Required task: Your task is to write out the complete listing exactly as it is shown.
———
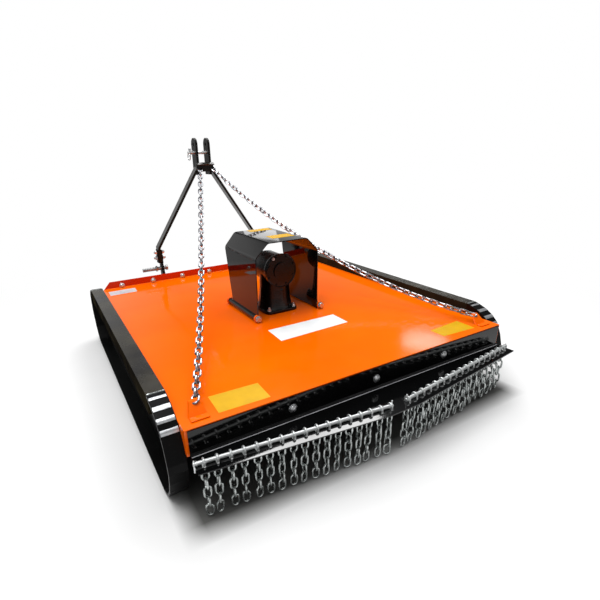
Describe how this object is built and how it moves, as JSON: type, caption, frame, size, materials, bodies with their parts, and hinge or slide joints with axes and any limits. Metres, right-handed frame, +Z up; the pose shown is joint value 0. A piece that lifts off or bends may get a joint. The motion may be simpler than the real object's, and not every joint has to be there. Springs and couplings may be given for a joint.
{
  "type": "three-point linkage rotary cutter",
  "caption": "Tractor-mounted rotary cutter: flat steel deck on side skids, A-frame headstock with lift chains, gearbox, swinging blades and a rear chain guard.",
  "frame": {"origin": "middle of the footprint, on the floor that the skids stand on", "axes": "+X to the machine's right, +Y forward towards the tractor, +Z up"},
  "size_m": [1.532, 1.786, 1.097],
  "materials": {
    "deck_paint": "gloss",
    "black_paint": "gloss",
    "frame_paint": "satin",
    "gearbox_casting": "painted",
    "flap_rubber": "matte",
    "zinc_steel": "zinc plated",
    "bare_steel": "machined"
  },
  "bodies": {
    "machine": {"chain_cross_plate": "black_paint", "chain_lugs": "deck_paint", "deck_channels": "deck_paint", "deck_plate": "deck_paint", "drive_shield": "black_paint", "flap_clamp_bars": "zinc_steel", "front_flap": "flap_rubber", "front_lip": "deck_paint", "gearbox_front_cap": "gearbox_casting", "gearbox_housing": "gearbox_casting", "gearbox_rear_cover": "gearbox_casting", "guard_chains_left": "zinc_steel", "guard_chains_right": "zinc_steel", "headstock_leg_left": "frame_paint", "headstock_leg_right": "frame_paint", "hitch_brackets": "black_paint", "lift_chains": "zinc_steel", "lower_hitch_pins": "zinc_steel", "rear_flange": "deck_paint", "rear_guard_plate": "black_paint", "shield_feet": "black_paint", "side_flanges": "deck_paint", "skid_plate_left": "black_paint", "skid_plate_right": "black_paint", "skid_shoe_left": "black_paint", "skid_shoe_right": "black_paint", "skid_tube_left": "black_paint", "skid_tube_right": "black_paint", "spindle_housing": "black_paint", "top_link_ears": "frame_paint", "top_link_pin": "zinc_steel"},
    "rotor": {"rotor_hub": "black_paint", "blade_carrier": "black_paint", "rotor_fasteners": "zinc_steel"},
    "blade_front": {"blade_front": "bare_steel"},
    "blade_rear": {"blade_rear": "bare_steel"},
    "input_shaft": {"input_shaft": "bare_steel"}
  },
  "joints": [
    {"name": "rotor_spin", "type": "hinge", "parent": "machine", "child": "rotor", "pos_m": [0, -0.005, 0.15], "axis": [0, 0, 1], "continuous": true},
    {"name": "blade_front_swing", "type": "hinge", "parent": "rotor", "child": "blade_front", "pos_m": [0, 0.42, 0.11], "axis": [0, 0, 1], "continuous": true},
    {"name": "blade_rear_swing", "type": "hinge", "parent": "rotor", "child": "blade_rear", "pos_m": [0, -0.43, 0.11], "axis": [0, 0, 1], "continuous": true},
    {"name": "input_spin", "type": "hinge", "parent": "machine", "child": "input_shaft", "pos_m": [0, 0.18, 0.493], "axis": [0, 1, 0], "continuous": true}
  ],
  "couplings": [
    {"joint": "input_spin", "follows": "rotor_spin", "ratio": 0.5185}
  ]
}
———
Final answer:
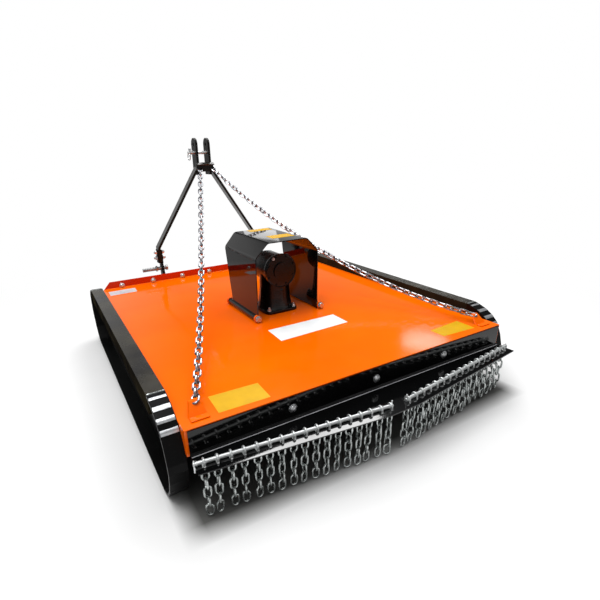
Describe how this object is built and how it moves, as JSON: type, caption, frame, size, materials, bodies with their parts, and hinge or slide joints with axes and any limits. Metres, right-handed frame, +Z up; the pose shown is joint value 0. A piece that lifts off or bends may get a joint. The motion may be simpler than the real object's, and not every joint has to be there. Springs and couplings may be given for a joint.
{
  "type": "three-point linkage rotary cutter",
  "caption": "Tractor-mounted rotary cutter: flat steel deck on side skids, A-frame headstock with lift chains, gearbox, swinging blades and a rear chain guard.",
  "frame": {"origin": "middle of the footprint, on the floor that the skids stand on", "axes": "+X to the machine's right, +Y forward towards the tractor, +Z up"},
  "size_m": [1.532, 1.786, 1.097],
  "materials": {
    "deck_paint": "gloss",
    "black_paint": "gloss",
    "frame_paint": "satin",
    "gearbox_casting": "painted",
    "flap_rubber": "matte",
    "zinc_steel": "zinc plated",
    "bare_steel": "machined"
  },
  "bodies": {
    "machine": {"chain_cross_plate": "black_paint", "chain_lugs": "deck_paint", "deck_channels": "deck_paint", "deck_plate": "deck_paint", "drive_shield": "black_paint", "flap_clamp_bars": "zinc_steel", "front_flap": "flap_rubber", "front_lip": "deck_paint", "gearbox_front_cap": "gearbox_casting", "gearbox_housing": "gearbox_casting", "gearbox_rear_cover": "gearbox_casting", "guard_chains_left": "zinc_steel", "guard_chains_right": "zinc_steel", "headstock_leg_left": "frame_paint", "headstock_leg_right": "frame_paint", "hitch_brackets": "black_paint", "lift_chains": "zinc_steel", "lower_hitch_pins": "zinc_steel", "rear_flange": "deck_paint", "rear_guard_plate": "black_paint", "shield_feet": "black_paint", "side_flanges": "deck_paint", "skid_plate_left": "black_paint", "skid_plate_right": "black_paint", "skid_shoe_left": "black_paint", "skid_shoe_right": "black_paint", "skid_tube_left": "black_paint", "skid_tube_right": "black_paint", "spindle_housing": "black_paint", "top_link_ears": "frame_paint", "top_link_pin": "zinc_steel"},
    "rotor": {"rotor_hub": "black_paint", "blade_carrier": "black_paint", "rotor_fasteners": "zinc_steel"},
    "blade_front": {"blade_front": "bare_steel"},
    "blade_rear": {"blade_rear": "bare_steel"},
    "input_shaft": {"input_shaft": "bare_steel"}
  },
  "joints": [
    {"name": "rotor_spin", "type": "hinge", "parent": "machine", "child": "rotor", "pos_m": [0, -0.005, 0.15], "axis": [0, 0, 1], "continuous": true},
    {"name": "blade_front_swing", "type": "hinge", "parent": "rotor", "child": "blade_front", "pos_m": [0, 0.42, 0.11], "axis": [0, 0, 1], "continuous": true},
    {"name": "blade_rear_swing", "type": "hinge", "parent": "rotor", "child": "blade_rear", "pos_m": [0, -0.43, 0.11], "axis": [0, 0, 1], "continuous": true},
    {"name": "input_spin", "type": "hinge", "parent": "machine", "child": "input_shaft", "pos_m": [0, 0.18, 0.493], "axis": [0, 1, 0], "continuous": true}
  ],
  "couplings": [
    {"joint": "input_spin", "follows": "rotor_spin", "ratio": 0.5185}
  ]
}